_WHAT TO PRODUCE_
Look through the material below for "scene". Copy every line that contains it.
---- DATA SEGMENT
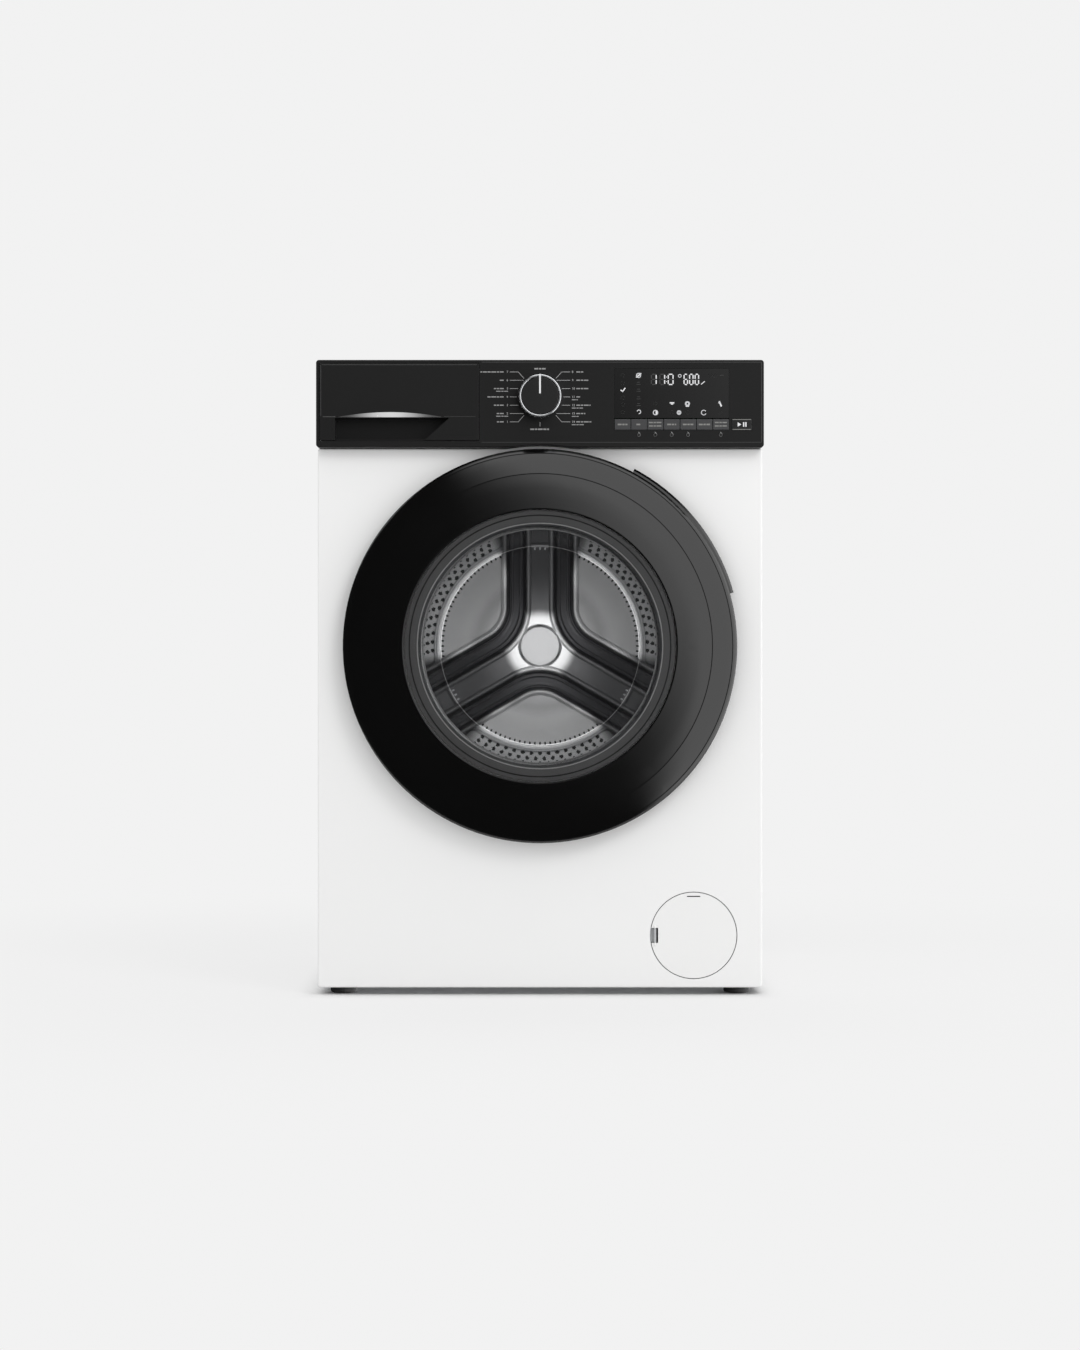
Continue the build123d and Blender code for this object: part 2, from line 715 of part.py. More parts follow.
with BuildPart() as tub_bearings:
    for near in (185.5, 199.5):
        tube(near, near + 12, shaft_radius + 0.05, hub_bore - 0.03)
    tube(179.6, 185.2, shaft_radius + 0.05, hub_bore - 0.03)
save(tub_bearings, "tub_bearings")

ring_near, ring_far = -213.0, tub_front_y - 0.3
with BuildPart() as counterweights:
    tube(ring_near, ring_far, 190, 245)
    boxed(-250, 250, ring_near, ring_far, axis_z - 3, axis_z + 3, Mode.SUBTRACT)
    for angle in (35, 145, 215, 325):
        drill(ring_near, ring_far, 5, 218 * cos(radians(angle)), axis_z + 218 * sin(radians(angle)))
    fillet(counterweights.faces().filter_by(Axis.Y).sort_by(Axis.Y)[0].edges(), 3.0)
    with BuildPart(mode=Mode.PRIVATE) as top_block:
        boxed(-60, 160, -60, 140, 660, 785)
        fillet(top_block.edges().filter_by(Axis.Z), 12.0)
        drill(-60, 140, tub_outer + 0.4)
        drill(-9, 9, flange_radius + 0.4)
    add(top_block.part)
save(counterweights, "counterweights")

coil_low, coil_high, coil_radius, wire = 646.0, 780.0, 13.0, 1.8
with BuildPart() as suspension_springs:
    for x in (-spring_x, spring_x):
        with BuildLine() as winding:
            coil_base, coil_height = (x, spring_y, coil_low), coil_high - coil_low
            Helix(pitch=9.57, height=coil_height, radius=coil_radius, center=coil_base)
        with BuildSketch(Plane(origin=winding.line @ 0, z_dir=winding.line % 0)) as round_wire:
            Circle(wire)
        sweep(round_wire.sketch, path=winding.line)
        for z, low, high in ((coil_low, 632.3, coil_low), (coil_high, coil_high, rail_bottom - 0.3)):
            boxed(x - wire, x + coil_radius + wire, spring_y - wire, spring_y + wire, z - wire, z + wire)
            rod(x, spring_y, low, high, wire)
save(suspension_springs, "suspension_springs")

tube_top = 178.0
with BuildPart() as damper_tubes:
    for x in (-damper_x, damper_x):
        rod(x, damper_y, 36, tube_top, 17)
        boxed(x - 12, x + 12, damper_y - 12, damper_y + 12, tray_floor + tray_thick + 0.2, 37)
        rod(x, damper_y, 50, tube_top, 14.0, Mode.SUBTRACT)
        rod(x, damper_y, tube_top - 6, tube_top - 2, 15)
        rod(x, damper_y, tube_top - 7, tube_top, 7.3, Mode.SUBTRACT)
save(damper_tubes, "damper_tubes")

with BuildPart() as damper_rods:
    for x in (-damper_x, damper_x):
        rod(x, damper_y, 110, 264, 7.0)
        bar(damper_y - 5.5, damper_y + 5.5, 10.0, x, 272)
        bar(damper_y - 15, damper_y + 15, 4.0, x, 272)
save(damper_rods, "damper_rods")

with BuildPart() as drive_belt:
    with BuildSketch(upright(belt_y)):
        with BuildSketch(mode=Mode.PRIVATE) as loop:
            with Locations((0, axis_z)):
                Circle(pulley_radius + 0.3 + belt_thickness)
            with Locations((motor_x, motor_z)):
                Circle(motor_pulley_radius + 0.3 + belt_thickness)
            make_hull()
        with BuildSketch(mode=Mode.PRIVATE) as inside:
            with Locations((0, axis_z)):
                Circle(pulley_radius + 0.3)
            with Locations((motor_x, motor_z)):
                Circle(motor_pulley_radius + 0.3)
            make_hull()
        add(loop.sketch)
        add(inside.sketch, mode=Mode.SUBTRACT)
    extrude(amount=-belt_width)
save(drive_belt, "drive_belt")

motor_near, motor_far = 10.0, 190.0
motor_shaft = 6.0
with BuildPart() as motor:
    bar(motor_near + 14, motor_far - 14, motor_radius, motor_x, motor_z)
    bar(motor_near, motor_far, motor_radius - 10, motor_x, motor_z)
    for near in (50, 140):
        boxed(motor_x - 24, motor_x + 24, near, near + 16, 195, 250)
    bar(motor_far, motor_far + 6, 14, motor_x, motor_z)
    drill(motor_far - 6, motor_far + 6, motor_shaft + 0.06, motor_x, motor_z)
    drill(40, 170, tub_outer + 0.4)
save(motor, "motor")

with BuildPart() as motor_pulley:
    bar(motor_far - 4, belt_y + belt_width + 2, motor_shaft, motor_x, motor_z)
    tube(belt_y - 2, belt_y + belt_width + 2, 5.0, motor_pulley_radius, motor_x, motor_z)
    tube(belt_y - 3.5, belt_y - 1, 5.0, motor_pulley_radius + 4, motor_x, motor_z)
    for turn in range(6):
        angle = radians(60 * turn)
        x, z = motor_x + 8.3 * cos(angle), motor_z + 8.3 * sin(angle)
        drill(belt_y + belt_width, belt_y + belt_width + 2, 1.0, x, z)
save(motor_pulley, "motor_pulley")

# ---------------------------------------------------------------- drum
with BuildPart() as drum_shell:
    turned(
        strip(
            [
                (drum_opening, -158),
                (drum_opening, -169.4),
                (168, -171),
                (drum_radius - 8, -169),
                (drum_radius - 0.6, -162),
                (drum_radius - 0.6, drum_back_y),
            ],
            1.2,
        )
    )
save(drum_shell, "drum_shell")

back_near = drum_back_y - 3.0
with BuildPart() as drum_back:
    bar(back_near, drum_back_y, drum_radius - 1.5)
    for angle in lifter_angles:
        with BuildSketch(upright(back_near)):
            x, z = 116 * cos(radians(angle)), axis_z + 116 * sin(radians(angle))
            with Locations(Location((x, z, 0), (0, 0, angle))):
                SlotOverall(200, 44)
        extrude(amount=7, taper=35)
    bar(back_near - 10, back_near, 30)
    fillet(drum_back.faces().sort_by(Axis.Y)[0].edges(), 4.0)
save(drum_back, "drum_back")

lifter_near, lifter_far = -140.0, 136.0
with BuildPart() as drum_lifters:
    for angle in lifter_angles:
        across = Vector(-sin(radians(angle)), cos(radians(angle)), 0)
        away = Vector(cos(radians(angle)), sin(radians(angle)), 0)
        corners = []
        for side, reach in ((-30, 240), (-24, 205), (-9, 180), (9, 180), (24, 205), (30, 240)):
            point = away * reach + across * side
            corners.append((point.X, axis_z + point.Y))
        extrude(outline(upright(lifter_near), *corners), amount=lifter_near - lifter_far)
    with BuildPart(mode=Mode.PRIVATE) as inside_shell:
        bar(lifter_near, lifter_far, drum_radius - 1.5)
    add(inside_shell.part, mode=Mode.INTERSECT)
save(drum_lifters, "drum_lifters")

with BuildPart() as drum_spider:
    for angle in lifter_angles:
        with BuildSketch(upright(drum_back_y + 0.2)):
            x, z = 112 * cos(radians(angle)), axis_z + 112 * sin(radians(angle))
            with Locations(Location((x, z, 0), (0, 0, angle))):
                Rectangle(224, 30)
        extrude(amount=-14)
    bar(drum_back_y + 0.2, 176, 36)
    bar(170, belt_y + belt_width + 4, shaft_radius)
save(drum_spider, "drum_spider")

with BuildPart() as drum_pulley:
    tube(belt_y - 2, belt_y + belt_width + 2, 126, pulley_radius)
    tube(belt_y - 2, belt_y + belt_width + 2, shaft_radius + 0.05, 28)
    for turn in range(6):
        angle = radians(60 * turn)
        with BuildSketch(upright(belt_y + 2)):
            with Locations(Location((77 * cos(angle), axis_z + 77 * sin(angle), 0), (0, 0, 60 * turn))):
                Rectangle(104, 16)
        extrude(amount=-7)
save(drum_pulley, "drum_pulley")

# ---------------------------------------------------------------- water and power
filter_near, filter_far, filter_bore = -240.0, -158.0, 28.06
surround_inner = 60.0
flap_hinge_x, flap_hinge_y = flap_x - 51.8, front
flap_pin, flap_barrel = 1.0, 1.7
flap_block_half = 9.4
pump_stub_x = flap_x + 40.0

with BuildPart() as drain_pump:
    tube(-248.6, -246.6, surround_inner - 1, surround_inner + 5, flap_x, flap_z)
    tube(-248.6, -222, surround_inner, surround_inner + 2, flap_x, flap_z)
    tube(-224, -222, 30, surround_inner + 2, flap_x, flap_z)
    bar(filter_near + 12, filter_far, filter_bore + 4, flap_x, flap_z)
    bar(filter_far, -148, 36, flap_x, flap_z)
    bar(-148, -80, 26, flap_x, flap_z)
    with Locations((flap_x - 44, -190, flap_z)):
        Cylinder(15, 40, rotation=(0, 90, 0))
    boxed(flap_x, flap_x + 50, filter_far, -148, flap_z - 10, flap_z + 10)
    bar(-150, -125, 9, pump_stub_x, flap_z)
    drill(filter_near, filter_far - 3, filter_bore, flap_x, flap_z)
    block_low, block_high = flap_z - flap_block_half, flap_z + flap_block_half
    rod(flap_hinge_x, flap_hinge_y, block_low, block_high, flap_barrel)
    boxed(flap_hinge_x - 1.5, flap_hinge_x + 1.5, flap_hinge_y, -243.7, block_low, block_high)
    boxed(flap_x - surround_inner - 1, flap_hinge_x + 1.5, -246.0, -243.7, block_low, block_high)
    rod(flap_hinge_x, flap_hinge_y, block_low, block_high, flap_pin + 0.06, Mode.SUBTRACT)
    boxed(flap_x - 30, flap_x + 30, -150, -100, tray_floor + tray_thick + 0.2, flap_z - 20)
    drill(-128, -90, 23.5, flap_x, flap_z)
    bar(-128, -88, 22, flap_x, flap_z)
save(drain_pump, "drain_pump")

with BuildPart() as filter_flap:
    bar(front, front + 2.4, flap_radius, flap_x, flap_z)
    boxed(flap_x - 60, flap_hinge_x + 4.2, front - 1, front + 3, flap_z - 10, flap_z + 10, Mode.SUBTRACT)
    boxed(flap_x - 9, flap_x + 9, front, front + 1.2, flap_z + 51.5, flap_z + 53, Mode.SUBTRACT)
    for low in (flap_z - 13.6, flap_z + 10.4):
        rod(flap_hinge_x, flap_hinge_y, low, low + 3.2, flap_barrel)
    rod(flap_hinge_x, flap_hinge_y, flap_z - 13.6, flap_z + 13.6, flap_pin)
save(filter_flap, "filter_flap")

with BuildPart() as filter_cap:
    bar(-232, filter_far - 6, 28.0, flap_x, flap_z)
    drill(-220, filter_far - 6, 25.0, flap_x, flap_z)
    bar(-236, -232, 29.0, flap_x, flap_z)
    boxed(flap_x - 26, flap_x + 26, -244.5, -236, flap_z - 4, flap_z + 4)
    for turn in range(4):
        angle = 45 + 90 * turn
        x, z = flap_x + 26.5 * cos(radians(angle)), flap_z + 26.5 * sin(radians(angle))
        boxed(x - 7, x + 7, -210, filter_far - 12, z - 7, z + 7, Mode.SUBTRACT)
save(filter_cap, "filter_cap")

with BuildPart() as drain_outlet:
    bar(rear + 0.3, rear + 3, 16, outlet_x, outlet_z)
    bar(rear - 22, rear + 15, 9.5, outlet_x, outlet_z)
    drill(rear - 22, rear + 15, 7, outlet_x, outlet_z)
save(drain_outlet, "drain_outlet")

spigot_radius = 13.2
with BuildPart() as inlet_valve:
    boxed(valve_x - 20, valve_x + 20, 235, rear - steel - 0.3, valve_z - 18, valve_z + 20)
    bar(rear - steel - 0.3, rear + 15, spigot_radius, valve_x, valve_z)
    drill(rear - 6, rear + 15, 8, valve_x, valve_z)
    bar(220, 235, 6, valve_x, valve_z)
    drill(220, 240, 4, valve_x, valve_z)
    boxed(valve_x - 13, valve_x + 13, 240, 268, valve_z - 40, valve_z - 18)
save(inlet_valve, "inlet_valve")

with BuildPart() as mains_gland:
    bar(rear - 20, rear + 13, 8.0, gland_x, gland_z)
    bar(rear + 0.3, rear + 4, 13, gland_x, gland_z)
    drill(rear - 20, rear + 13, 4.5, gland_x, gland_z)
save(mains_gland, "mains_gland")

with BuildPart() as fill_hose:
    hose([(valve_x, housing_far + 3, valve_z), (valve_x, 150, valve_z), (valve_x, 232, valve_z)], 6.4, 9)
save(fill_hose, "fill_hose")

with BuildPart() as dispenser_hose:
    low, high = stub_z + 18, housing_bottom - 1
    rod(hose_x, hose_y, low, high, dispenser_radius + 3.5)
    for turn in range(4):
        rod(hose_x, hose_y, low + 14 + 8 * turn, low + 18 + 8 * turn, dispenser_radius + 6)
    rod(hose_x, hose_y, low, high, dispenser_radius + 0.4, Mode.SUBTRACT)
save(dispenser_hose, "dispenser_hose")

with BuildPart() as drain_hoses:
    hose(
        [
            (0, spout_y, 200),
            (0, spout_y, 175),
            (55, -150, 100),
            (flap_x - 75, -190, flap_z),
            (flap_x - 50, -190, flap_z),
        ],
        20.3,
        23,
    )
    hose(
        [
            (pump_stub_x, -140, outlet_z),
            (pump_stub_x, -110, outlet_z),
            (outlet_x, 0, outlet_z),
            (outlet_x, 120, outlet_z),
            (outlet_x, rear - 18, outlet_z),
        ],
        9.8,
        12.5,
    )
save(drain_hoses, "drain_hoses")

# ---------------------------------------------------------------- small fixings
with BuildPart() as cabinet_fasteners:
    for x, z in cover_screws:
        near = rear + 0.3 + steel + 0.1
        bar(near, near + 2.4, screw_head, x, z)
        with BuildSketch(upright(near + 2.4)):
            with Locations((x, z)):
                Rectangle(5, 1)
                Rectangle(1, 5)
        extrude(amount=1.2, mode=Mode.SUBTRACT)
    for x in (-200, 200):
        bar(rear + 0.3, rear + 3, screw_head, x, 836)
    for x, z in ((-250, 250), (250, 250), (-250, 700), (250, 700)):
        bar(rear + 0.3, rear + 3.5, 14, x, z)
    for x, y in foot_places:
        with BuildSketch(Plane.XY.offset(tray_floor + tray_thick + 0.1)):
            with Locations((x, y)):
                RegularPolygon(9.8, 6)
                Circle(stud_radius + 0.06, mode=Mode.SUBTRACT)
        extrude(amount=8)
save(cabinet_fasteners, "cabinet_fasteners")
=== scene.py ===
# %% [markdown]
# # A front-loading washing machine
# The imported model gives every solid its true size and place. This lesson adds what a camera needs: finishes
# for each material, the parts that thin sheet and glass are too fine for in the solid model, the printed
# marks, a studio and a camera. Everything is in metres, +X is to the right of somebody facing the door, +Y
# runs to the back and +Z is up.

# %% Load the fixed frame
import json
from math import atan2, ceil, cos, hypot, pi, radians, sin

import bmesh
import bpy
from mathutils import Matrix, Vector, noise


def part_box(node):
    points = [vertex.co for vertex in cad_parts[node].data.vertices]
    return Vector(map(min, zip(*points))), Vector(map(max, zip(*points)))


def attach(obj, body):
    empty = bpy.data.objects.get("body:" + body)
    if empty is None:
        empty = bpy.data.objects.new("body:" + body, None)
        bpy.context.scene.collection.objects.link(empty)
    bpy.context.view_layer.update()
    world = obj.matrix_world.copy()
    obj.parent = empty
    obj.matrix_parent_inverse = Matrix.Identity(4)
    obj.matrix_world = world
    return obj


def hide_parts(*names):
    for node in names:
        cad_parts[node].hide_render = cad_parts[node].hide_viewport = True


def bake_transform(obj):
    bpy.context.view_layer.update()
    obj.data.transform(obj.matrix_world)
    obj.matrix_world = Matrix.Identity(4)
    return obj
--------
_FINISHED TASK_
=== scene.py ===
        bpy.context.scene.collection.objects.link(empty)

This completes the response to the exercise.